Ему нравились империи, нравились люди, кромсающие друг друга, и неважно, при шведах ли, при Петре, при Сталине, при дележе авторынка или в компьютерных играх. Ему, наверное, нравилось ощущение холодной сырой земли, в которой были только кости.
О его смерти я узнал в очереди в Burger King
О его смерти я узнал в очереди в Burger King. Мне позвонил Слава Резаков и сообщил, что Тарасов умер. В тот же момент меня спросили, что я буду заказывать.
Олега сожгли в крематории там, где заканчивается Пискаревка и начинается мой родной район. Его кости не легли в сырую землю. Он остался ночным странником, удаляющимся в парк Академика Сахарова с совершенно дурацким пакетом, из которого, как у Митяева, протекло пиво. Он и сам был человеком-пакетом, Меншиковым или Брюсом, Бестужевым или Шафировым — имперец, обреченный жить в Ленинграде.

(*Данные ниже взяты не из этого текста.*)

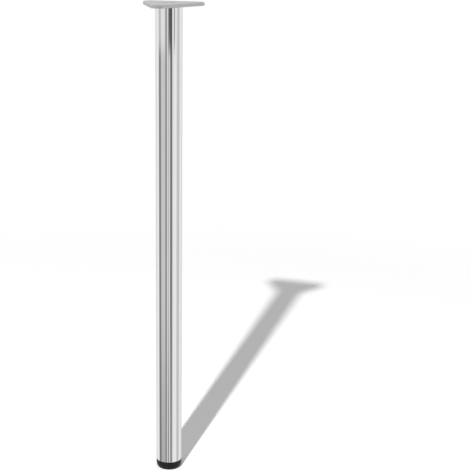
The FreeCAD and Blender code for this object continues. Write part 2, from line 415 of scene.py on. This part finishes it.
def make_cap():
    side = []
    for step in range(CAP_SIDE_STEPS + 1):
        angle = math.pi / 2 * step / CAP_SIDE_STEPS
        r = CAP_BASE_RADIUS + (TUBE_RADIUS - CAP_BASE_RADIUS) * math.sin(angle)
        z = CAP_ROUND_TOP - (CAP_ROUND_TOP - CAP_LOW) * math.cos(angle)
        side.append((r, z))
    inside = rounded([
        (TUBE_RADIUS, CAP_ROUND_TOP, 0),
        (TUBE_RADIUS, CAP_TOP, CAP_RIM_ROUND),
        (CAP_INNER_RADIUS, CAP_TOP, CAP_INNER_RIM_ROUND),
        (CAP_INNER_RADIUS, CAP_FLOOR_TOP, CAP_FLOOR_ROUND),
        (CAP_BOSS_RADIUS, CAP_FLOOR_TOP, CAP_FLOOR_ROUND),
        (CAP_BOSS_RADIUS, CAP_WEB_TOP, CAP_BOSS_ROUND),
        (HOLE_RADIUS, CAP_WEB_TOP, CAP_HOLE_ROUND),
        (HOLE_RADIUS, HEAD_TOP, 0),
    ])
    pocket = [hexagon_plain(POCKET_FLATS, HEAD_TOP), hexagon_plain(POCKET_FLATS, RECESS_TOP)]
    sole = [
        (GROOVE_RADIUS, RECESS_TOP),
        (GROOVE_RADIUS, LIP_TOP),
        (LIP_RADIUS, LIP_TOP),
        (LIP_RADIUS, CAP_LOW + LIP_BREAK),
        (LIP_RADIUS + LIP_BREAK, CAP_LOW),
    ]
    bm = bmesh.new()
    profile = side + inside[1:] + pocket + sole
    add_rings(bm, lathe_rings(profile, segments=240), True)
    for index in range(CAP_RIB_COUNT):
        add_cap_rib(bm, 360 / CAP_RIB_COUNT * index)
    return object_from("cap", bm)


def add_cap_rib(bm, degrees):
    """Radial rib inside the cap, from its boss into its wall, with its top edges broken."""
    low, high = CAP_FLOOR_TOP - CAP_RIB_SINK, CAP_WEB_TOP - CAP_RIB_DROP
    half, cut = CAP_RIB_HALF, CAP_RIB_BREAK
    section = [(-half, low), (half, low), (half, high - cut), (half - cut, high),
               (cut - half, high), (-half, high - cut)]
    along, across = direction(degrees), direction(degrees + 90)
    ends = []
    for reach in (CAP_RIB_INNER, CAP_RIB_OUTER):
        ends.append([(along * reach + across * side + upright(z)) * MM for side, z in section])
    add_rings(bm, ends, False)


# Bolts, jam nut, washer and glide disc


def thread_rows(low, high):
    """Rows of points up the thread's section, all along it, from below low to above high."""
    root = THREAD_RADIUS - THREAD_DEPTH
    section = list(zip(THREAD_SHARES, (root, root, THREAD_RADIUS, THREAD_RADIUS)))
    turns = int((high - low) / THREAD_PITCH) + 2 * THREAD_SPARE_TURNS
    rows = []
    for step in range(turns * THREAD_STEPS):
        turned_by = step / THREAD_STEPS
        row = []
        for share, r in section:
            z = low + THREAD_PITCH * (turned_by + share - THREAD_SPARE_TURNS)
            r = min(r, root + high - z)
            row.append((direction(360.0 * turned_by, r) + upright(z)) * MM)
        rows.append(row)
    return rows


def cut_flat(bm, z, side):
    """Cuts a skin off level at a height and closes it; side +1 drops what is above."""
    geometry = bm.verts[:] + bm.edges[:] + bm.faces[:]
    place, normal = upright(z * MM), upright(side)
    bmesh.ops.bisect_plane(
        bm, geom=geometry, dist=CUT_DISTANCE, plane_co=place, plane_no=normal, clear_outer=True)
    rim = [edge for edge in bm.edges if edge.is_boundary]
    rim = [edge for edge in rim
           if all(abs(vert.co.z - place.z) < RIM_TOLERANCE for vert in edge.verts)]
    bmesh.ops.edgeloop_fill(bm, edges=rim)


def add_thread(bm, low, high):
    """Closed solid of an M10 thread between two heights, with its lead-in cone at the top."""
    thread = bmesh.new()
    verts = [[thread.verts.new(point) for point in row] for row in thread_rows(low, high)]
    last = len(verts[0]) - 1
    for step in range(len(verts) - 1):
        here, following = verts[step], verts[step + 1]
        for k in range(last):
            thread.faces.new((here[k], following[k], following[k + 1], here[k + 1]))
        if step + THREAD_STEPS + 1 < len(verts):
            above = verts[step + THREAD_STEPS][0]
            above_following = verts[step + THREAD_STEPS + 1][0]
            thread.faces.new((here[last], following[last], above_following, above))
    cut_flat(thread, low, -1)
    cut_flat(thread, high, 1)
    mesh = bpy.data.meshes.new("thread")
    thread.to_mesh(mesh)
    thread.free()
    bm.from_mesh(mesh)
    bpy.data.meshes.remove(mesh)


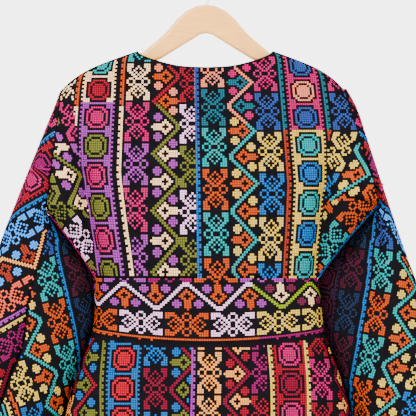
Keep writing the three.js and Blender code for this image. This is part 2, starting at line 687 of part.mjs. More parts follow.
Object.entries(SIDES).forEach(([name, corner]) => {
  const rows = sleeveRows(corner);
  const seam = (face) => (row) => {
    if (row.up === 0) return fromTable(SLEEVES[name], 'z', face, row.z);
    return armholeRound(corner, row, fromTable(SLEEVES[name], 'z', 'depth', row.z));
  };
  const backSeam = seam('back');
  const frontSeam = seam('front');
  const lowRows = rows.slice(0, SLEEVE_ROWS + 1);
  const upper = sleeveGrid(name, rows, UPPER_COLUMNS, (row) => -backSeam(row), frontSeam);
  const under = sleeveGrid(name, lowRows, UNDER_COLUMNS, frontSeam, (row) => 2 - backSeam(row));
  const upperNormals = gridNormals(upper, corner.sign);
  const underNormals = gridNormals(under, corner.sign);
  lowRows.forEach((_, j) => {
    shareNormals([upperNormals[0][j]], [underNormals[UNDER_COLUMNS][j]]);
    shareNormals([upperNormals[UPPER_COLUMNS][j]], [underNormals[0][j]]);
  });

  // The armhole, where each row of the bodice meets a row of the sleeve.
  const backEdge = backNormals[name][backGrids[name].length - 1];
  const frontEdge = frontNormals[name === 'left' ? 0 : frontGrid.length - 1];
  for (let k = 1; k < ARMHOLE_ROWS; k += 1) {
    shareNormals([backEdge[SIDE_ROWS + k]], [upperNormals[0][SLEEVE_ROWS + k]]);
    shareNormals([frontEdge[SIDE_ROWS + k]], [upperNormals[UPPER_COLUMNS][SLEEVE_ROWS + k]]);
  }

  ['first', 'last', 'top'].forEach((border) => {
    drawBack(upper, border);
    drawBack(under, border);
  });
  addPiece(`sleeve_upper_${name}`, clothWall(upper, upperNormals, corner.sign), MATERIALS.sleeve);
  addPiece(`sleeve_under_${name}`, clothWall(under, underNormals, corner.sign), MATERIALS.underSleeve);
});

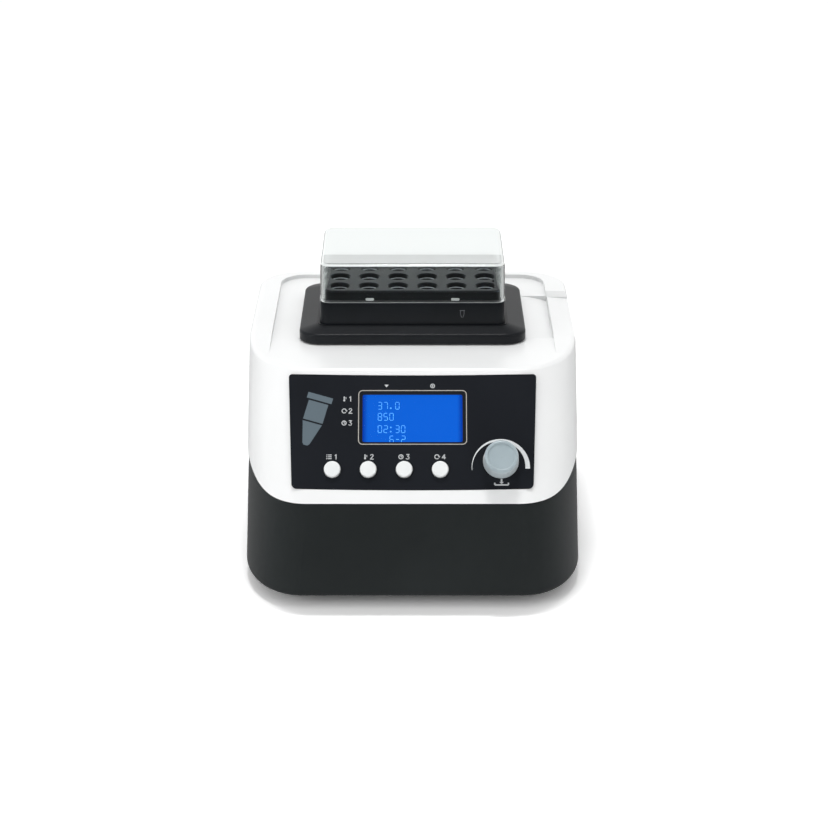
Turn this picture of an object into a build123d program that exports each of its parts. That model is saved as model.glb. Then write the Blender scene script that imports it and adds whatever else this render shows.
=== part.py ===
"""Microtube shaker: a bench instrument that orbits a heated block of tube wells under a clear lid."""
import os
from math import cos, radians, sin, sqrt, tan

from build123d import *

os.makedirs("parts", exist_ok=True)

# Sizes are in mm. The origin is on the floor under the middle of the body, +X right and +Y to the rear.
# Body shell
body_width = 205.0
body_depth = 230.0
foot_height = 8.0
foot_diameter = 18.0
seam_front_rise = 61.0
seam_side_rise = 71.0
deck_rise = 126.0
rim_height = 2.5
rim_width = 14.0
panel_lean = 38.0
wall = 3.0
lip_overhang = 0.8
seam_gap = 0.7
bottom_corner_width = 36.0
bottom_corner_depth = 56.0
seam_corner_width = 39.0
seam_corner_depth = 68.0
deck_corner_width = 40.0
deck_corner_depth = 62.0
rear_corner = 27.0
side_draft = 1.3
deck_edge_round = 3.0
seam_climb_depth = 75.0

# Tube block and its lid
tube_spacing = 18.0
tube_columns = 6
tube_rows = 4
tube_bore = 11.0
tube_mouth = 12.4
tube_mouth_depth = 2.8
tube_depth = 37.0
block_height = 43.0
block_rise = 31.0
block_step = 7.0
block_ledge = 3.0
block_corner = 5.0
side_margin = 9.0
end_margin = 10.0
platform_centre_y = 25.3
lid_height = 24.4
lid_wall = 1.8
lid_play = 0.9
lid_draft = 0.3

# Platform stack under the block
heating_plate_thickness = 6.0
heater_pad_thickness = 1.5
insulation_thickness = 4.0
table_thickness = 6.0
table_overhang = 6.0
skirt_side_reach = 12.7
skirt_end_reach = 9.9
skirt_wall_height = 5.8
skirt_slope_rise = 3.0
skirt_wall = 2.0
skirt_lift = 0.8
collar_wall = 1.2

# Orbital drive
orbit_radius = 1.5
shaft_diameter = 8.0
bearing_diameter = 22.0
bearing_width = 7.0
guide_pin_diameter = 6.0
guide_bearing_diameter = 13.0
guide_bearing_width = 5.0
guide_side_inset = 13.0
guide_front_inset = 20.0
guide_rear_inset = 10.0
pillar_length = 51.0
chassis_thickness = 4.0
chassis_width = 154.0
motor_diameter = 58.0
motor_length = 36.0
running_clearance = 0.03

# Front panel, measured across the panel and up its slope
overlay_top_width = 147.0
overlay_bottom_width = 141.6
overlay_thickness = 0.5
overlay_foot = 9.1
overlay_bow = 0.9
window_width = 59.0
window_height = 29.0
display_centre_up = 51.8
button_diameter = 9.7
button_spacing = 21.1
button_first_x = -47.1
button_up = 20.5
button_proud = 2.4
button_travel = 1.2
knob_diameter = 21.1
knob_height = 11.4
knob_x = 51.8
knob_up = 25.5
knob_lift = 1.1
encoder_shaft_diameter = 6.0
board_depth = 14.0
board_thickness = 1.6

# Rear inlet and switch
rocker_from_side = 36.5
inlet_spacing = 36.0
inlet_height = 44.0
recess_margin = 10.0
vent_from_side = 50.5
rocker_tilt = 9.0
screw_diameter = 4.0
seat = 0.05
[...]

Ты выходишь с работы усталая, а тетка в платках, которую я хотел показать тебе, уже закончила курить. Я говорю, что люблю тебя, и забываю про Тарасова. Мы идем на автобусную остановку, чтобы скорее уехать прочь с Пискаревки. Навстречу нам — темный вечер, как черная земля, странники в ночи и культурные слои археологических раскопок из рассказов Олега. До метро остается еще несколько тысячелетий.